● **What is expected**:
Records follow. Select each line holding "with".
■ ■ ■ ■
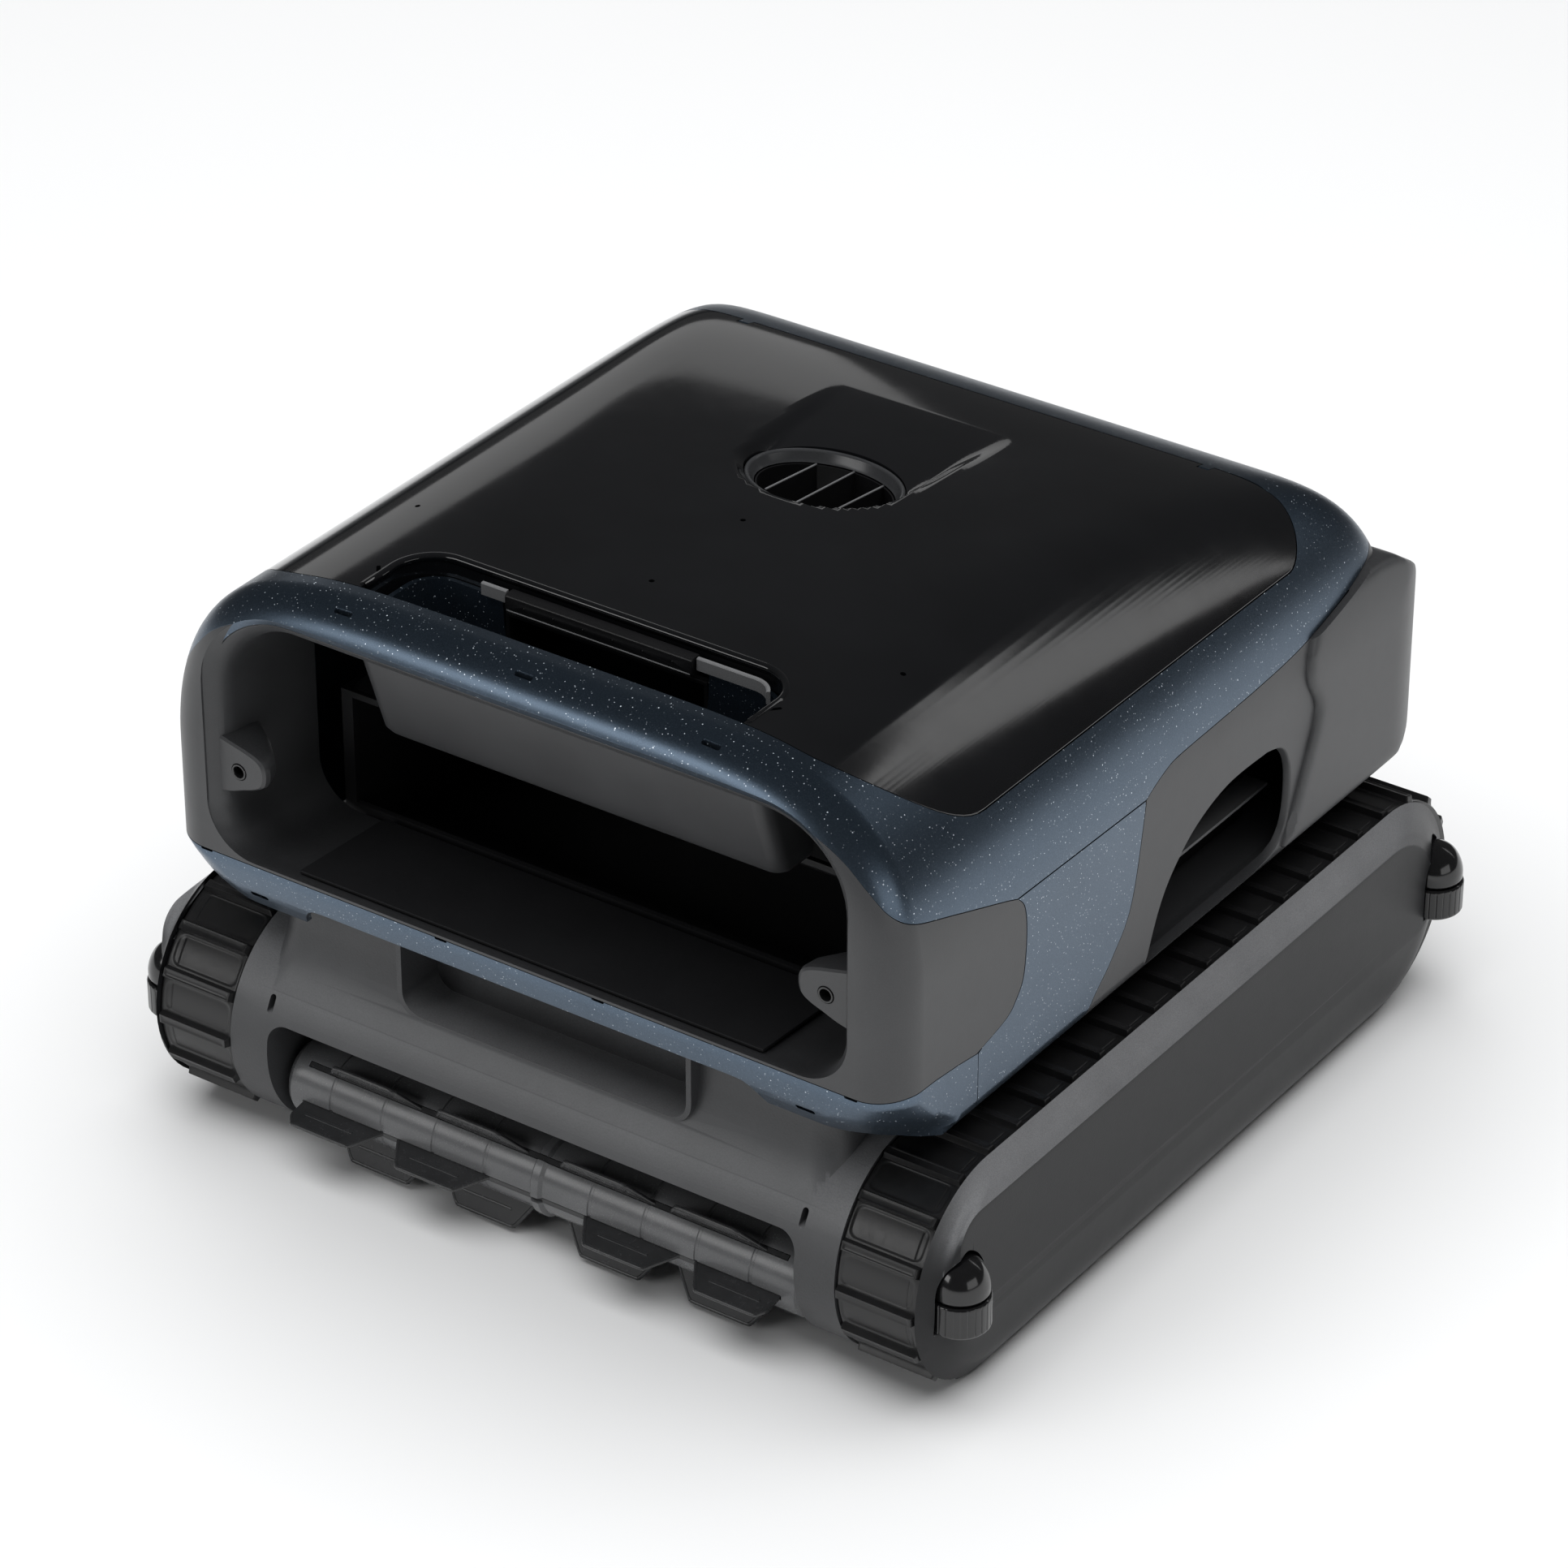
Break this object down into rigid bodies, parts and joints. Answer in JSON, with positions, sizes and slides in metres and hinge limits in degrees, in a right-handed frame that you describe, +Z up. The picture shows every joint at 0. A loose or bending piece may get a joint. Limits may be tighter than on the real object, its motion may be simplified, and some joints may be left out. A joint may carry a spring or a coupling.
{
  "type": "robotic pool cleaner",
  "caption": "Cordless robotic pool cleaner: boxy body with wide front mouth, gloss lid, side tracks with covers, roller brush below.",
  "frame": {"origin": "centre of the ground footprint, on the plane the tracks stand on", "axes": "+X across the body to its right when facing the way it drives, -Y towards the intake mouth, +Z up"},
  "size_m": [0.444, 0.4508, 0.2923],
  "materials": {
    "gloss_black": "high gloss, smooth",
    "metallic_blue": "metallic paint effect with fine sparkle flakes, satin gloss",
    "satin_grey": "satin, fine grain",
    "grained_grey": "fine pebble grain",
    "cover_grey": "satin, fine grain",
    "dark_grey": "matte",
    "satin_black": "satin",
    "light_grey": "satin",
    "vent_grey": "semi gloss",
    "roller_black": "gloss",
    "track_rubber": "moulded, semi gloss",
    "paddle_rubber": "moulded, smooth",
    "cell_blue": "shrink wrap",
    "steel": "turned"
  },
  "bodies": {
    "hull": {"lid_hinge_pin": "steel", "pump_motor": "steel", "drive_motor_l": "steel", "drive_motor_r": "steel", "front_axle_l": "steel", "front_axle_r": "steel", "rear_axle_l": "steel", "rear_axle_r": "steel", "finger_well": "satin_black", "core_housing": "satin_black", "window_slat_l": "light_grey", "window_slat_r": "light_grey", "hood_frame": "metallic_blue", "front_bumper": "metallic_blue", "side_panel_l": "metallic_blue", "side_panel_r": "metallic_blue", "hand_pocket": "metallic_blue", "mouth_duct": "satin_grey", "rear_hull": "satin_grey", "chassis": "grained_grey", "intake_floor": "dark_grey", "debris_basket": "dark_grey", "bottom_plate": "dark_grey", "control_box": "dark_grey", "lug_socket_l": "roller_black", "lug_socket_r": "roller_black", "roller_cap_front_l": "roller_black", "roller_cap_front_r": "roller_black", "roller_cap_rear_l": "roller_black", "roller_cap_rear_r": "roller_black", "battery_pack": "cell_blue", "side_cover_l": "cover_grey", "side_cover_r": "cover_grey", "track_l": "track_rubber", "track_r": "track_rubber"},
    "lid": {"top_lid": "gloss_black", "vent_rim": "vent_grey", "vent_grille": "satin_black", "bar_end_l": "light_grey", "bar_end_r": "light_grey"},
    "latch": {"latch_bar": "satin_black"},
    "brush": {"brush_core": "light_grey", "paddle_row_1": "paddle_rubber", "paddle_row_2": "paddle_rubber", "paddle_row_3": "paddle_rubber", "paddle_row_4": "paddle_rubber", "paddle_row_5": "paddle_rubber", "paddle_row_6": "paddle_rubber"},
    "drive_l": {"drive_wheel_l": "dark_grey"},
    "drive_r": {"drive_wheel_r": "dark_grey"},
    "idler_l": {"idler_wheel_l": "dark_grey"},
    "idler_r": {"idler_wheel_r": "dark_grey"},
    "roller_front_l": {"guide_roller_front_l": "track_rubber"},
    "roller_front_r": {"guide_roller_front_r": "track_rubber"},
    "roller_rear_l": {"guide_roller_rear_l": "track_rubber"},
    "roller_rear_r": {"guide_roller_rear_r": "track_rubber"},
    "impeller": {"impeller": "light_grey"}
  },
  "joints": [
    {"name": "lid_hinge", "type": "hinge", "parent": "hull", "child": "lid", "pos_m": [0, 0.1215, 0.2753], "axis": [-1, 0, 0], "range_deg": [0, 80]},
    {"name": "latch_press", "type": "slide", "parent": "lid", "child": "latch", "axis": [0, 1, 0], "range_m": [0, 0.0014], "stiffness_N_per_m": 400},
    {"name": "brush_spin", "type": "hinge", "parent": "hull", "child": "brush", "pos_m": [0, -0.1915, 0.0335], "axis": [1, 0, 0], "continuous": true},
    {"name": "drive_spin_l", "type": "hinge", "parent": "hull", "child": "drive_l", "pos_m": [0, 0.1685, 0.0539], "axis": [1, 0, 0], "continuous": true},
    {"name": "drive_spin_r", "type": "hinge", "parent": "hull", "child": "drive_r", "pos_m": [0, 0.1685, 0.0539], "axis": [1, 0, 0], "continuous": true},
    {"name": "idler_spin_l", "type": "hinge", "parent": "hull", "child": "idler_l", "pos_m": [0, -0.1658, 0.0539], "axis": [1, 0, 0], "continuous": true},
    {"name": "idler_spin_r", "type": "hinge", "parent": "hull", "child": "idler_r", "pos_m": [0, -0.1658, 0.0539], "axis": [1, 0, 0], "continuous": true},
    {"name": "roller_spin_front_l", "type": "hinge", "parent": "hull", "child": "roller_front_l", "pos_m": [-0.2084, -0.196, 0.0517], "axis": [0, 0, 1], "continuous": true},
    {"name": "roller_spin_front_r", "type": "hinge", "parent": "hull", "child": "roller_front_r", "pos_m": [0.2084, -0.196, 0.0517], "axis": [0, 0, 1], "continuous": true},
    {"name": "roller_spin_rear_l", "type": "hinge", "parent": "hull", "child": "roller_rear_l", "pos_m": [-0.2084, 0.196, 0.0517], "axis": [0, 0, 1], "continuous": true},
    {"name": "roller_spin_rear_r", "type": "hinge", "parent": "hull", "child": "roller_rear_r", "pos_m": [0.2084, 0.196, 0.0517], "axis": [0, 0, 1], "continuous": true},
    {"name": "impeller_spin", "type": "hinge", "parent": "hull", "child": "impeller", "pos_m": [0, 0.007, 0.235], "axis": [0, 0, 1], "continuous": true}
  ],
  "couplings": [
    {"joint": "idler_spin_l", "follows": "drive_spin_l", "ratio": 1},
    {"joint": "idler_spin_r", "follows": "drive_spin_r", "ratio": 1}
  ]
}
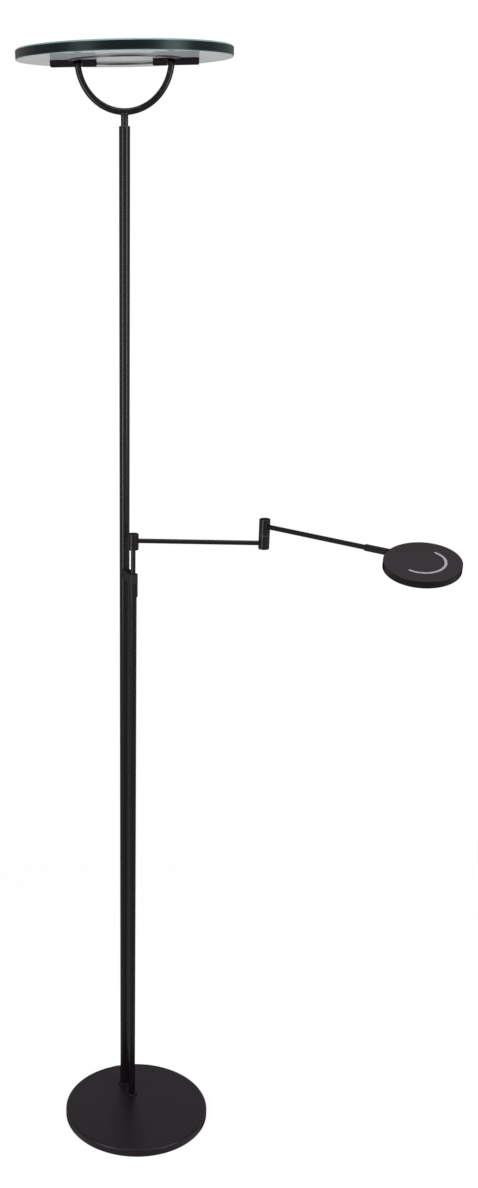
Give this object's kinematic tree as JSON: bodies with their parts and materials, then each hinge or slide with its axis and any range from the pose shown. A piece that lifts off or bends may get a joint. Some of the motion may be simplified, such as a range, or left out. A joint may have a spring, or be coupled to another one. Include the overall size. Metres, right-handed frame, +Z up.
{
  "type": "torchiere floor lamp with reading light",
  "caption": "Uplighter floor lamp: glass disc on a tilting half-round bow, round weighted base, and a height-adjustable jointed arm with a flat reading head.",
  "frame": {"origin": "centre of the round base, on the floor", "axes": "+Z up; the two upright tubes stand behind the centre (+Y), and the cord inlet is in the rear wall (+Y); the reading arm reaches to the front right (+X, -Y)"},
  "size_m": [0.5804, 0.6134, 1.8931],
  "materials": {
    "black_coat": "satin black powder coat",
    "black_head": "matte black coat on aluminium",
    "black_plastic": "matte black moulded",
    "bracket_black": "matte black glass-filled moulding",
    "zinc_steel": "bright zinc plated",
    "black_screw": "black oxide",
    "raw_aluminium": "plain",
    "iron": "as cast, oiled",
    "pad_rubber": "matte",
    "lead_sheath": "matte",
    "driver_case": "matte white",
    "board": "white solder mask",
    "window": "pale grey, satin",
    "opal": "opal white",
    "soft_washer": "dark nylon",
    "clear_glass": "clear, ground edges"
  },
  "bodies": {
    "stand": {"base_pad": "pad_rubber", "base_weight": "iron", "base_cover": "black_coat", "led_driver": "driver_case", "cable_gland": "black_plastic", "main_pole_stud": "zinc_steel", "side_tube_stud": "zinc_steel", "foot_washers": "zinc_steel", "foot_nuts": "zinc_steel", "main_collar": "black_coat", "side_collar": "black_coat", "main_pole_lower": "black_coat", "main_pole_joiner": "zinc_steel", "main_pole_upper": "black_coat", "main_lead": "lead_sheath", "side_tube_lower": "black_coat", "side_tube_joiner": "zinc_steel", "side_tube_upper": "black_coat", "arm_bracket": "bracket_black", "bracket_screw": "black_screw", "bracket_set_screw": "black_screw", "rod_guide_bush": "black_plastic", "pole_top_bush": "black_plastic"},
    "yoke": {"neck_pin": "black_coat", "neck_circlip": "zinc_steel", "yoke_bow": "black_coat"},
    "uplighter": {"pivot_block_right": "black_coat", "pivot_block_left": "black_coat", "tilt_screws": "black_screw", "tilt_washers": "soft_washer", "led_carrier_ring": "raw_aluminium", "led_board": "board", "glass_disc": "clear_glass", "glass_washers": "soft_washer", "glass_screws": "black_screw"},
    "lift": {"lift_rod": "black_coat", "rod_stop": "black_plastic", "thrust_washer": "soft_washer", "swing_screw": "zinc_steel"},
    "arm_lower": {"arm_hub": "black_coat", "hub_cap": "black_coat", "lower_arm": "black_coat", "knuckle_lower": "black_coat", "elbow_set_screw": "black_screw", "elbow_pin": "zinc_steel", "elbow_washer": "soft_washer", "elbow_screw": "zinc_steel"},
    "arm_upper": {"knuckle_upper": "black_coat", "knuckle_cap": "black_coat", "upper_arm": "black_coat", "head_sleeve": "black_coat", "roll_screw": "black_screw"},
    "reading_head": {"head_neck": "black_coat", "reading_head_shell": "black_head", "arc_window": "window", "heat_spreader": "raw_aluminium", "reading_led_board": "board", "head_screws": "zinc_steel", "reading_lens": "opal"}
  },
  "joints": [
    {"name": "uplighter_swivel", "type": "hinge", "parent": "stand", "child": "yoke", "pos_m": [0, 0.0798, 1.7831], "axis": [0, 0, 1], "range_deg": [-170, 170]},
    {"name": "uplighter_tilt", "type": "hinge", "parent": "yoke", "child": "uplighter", "pos_m": [0.00008, 0.07977, 1.8681], "axis": [0.9499, -0.3123, 0.0157], "range_deg": [-45, 45]},
    {"name": "arm_lift", "type": "slide", "parent": "stand", "child": "lift", "axis": [0, 0, 1], "range_m": [-0.03, 0.11]},
    {"name": "arm_swing", "type": "hinge", "parent": "lift", "child": "arm_lower", "pos_m": [0.0028, 0.0391, 1.1351], "axis": [0, 0, 1], "range_deg": [-219.9, 90.1]},
    {"name": "elbow", "type": "hinge", "parent": "arm_lower", "child": "arm_upper", "pos_m": [0.20754, -0.04031, 1.1644], "axis": [0, 0, 1], "range_deg": [-109.7, 190.3]},
    {"name": "reading_head_roll", "type": "hinge", "parent": "arm_upper", "child": "reading_head", "pos_m": [0.32559, -0.25773, 1.179], "axis": [0.4772, -0.8788, 0], "range_deg": [-121.9, 98.1]}
  ]
}
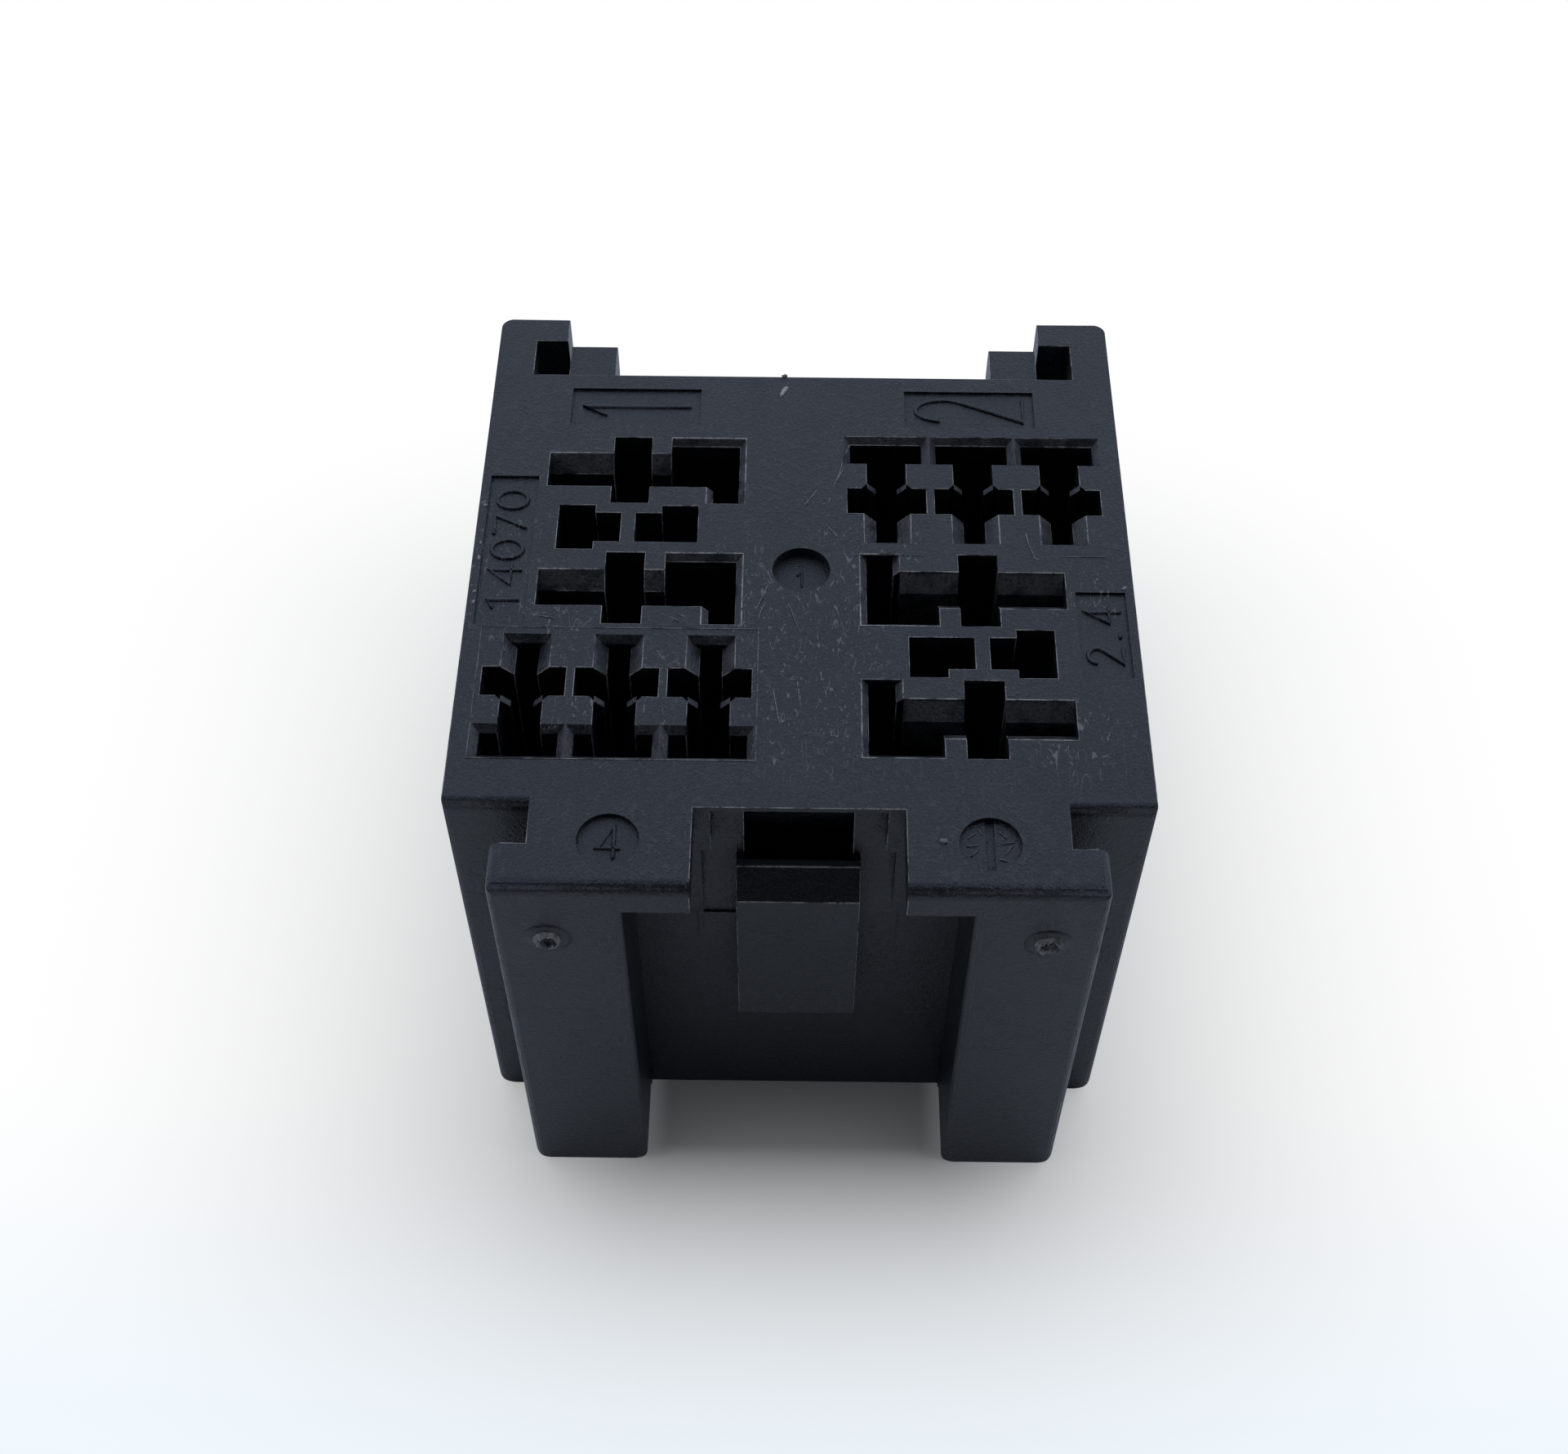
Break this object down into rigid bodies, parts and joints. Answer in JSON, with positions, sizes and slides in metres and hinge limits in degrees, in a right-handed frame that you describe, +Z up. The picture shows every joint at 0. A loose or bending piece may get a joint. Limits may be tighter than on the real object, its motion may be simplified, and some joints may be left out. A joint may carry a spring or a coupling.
{
  "type": "relay socket",
  "caption": "Moulded black relay socket: keyed terminal cavities on top, two relay bays below, T rails in front and C channels behind.",
  "frame": {"origin": "middle of the foot, at the centre of the outer box over rails and channels", "axes": "+Z up from the rim of the relay bays to the terminal face, +Y towards the rear channels, rails towards -Y"},
  "size_m": [0.04, 0.0448, 0.0333],
  "materials": {
    "black_nylon": "satin moulded nylon with a fine grain"
  },
  "bodies": {
    "root": {"housing": "black_nylon"}
  },
  "joints": []
}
■ ■ ■ ■
● **Response to the task**:
Break this object down into rigid bodies, parts and joints. Answer in JSON, with positions, sizes and slides in metres and hinge limits in degrees, in a right-handed frame that you describe, +Z up. The picture shows every joint at 0. A loose or bending piece may get a joint. Limits may be tighter than on the real object, its motion may be simplified, and some joints may be left out. A joint may carry a spring or a coupling.
  "caption": "Cordless robotic pool cleaner: boxy body with wide front mouth, gloss lid, side tracks with covers, roller brush below.",
    "metallic_blue": "metallic paint effect with fine sparkle flakes, satin gloss",
Give this object's kinematic tree as JSON: bodies with their parts and materials, then each hinge or slide with its axis and any range from the pose shown. A piece that lifts off or bends may get a joint. Some of the motion may be simplified, such as a range, or left out. A joint may have a spring, or be coupled to another one. Include the overall size. Metres, right-handed frame, +Z up.
  "type": "torchiere floor lamp with reading light",
  "caption": "Uplighter floor lamp: glass disc on a tilting half-round bow, round weighted base, and a height-adjustable jointed arm with a flat reading head.",
Break this object down into rigid bodies, parts and joints. Answer in JSON, with positions, sizes and slides in metres and hinge limits in degrees, in a right-handed frame that you describe, +Z up. The picture shows every joint at 0. A loose or bending piece may get a joint. Limits may be tighter than on the real object, its motion may be simplified, and some joints may be left out. A joint may carry a spring or a coupling.
    "black_nylon": "satin moulded nylon with a fine grain"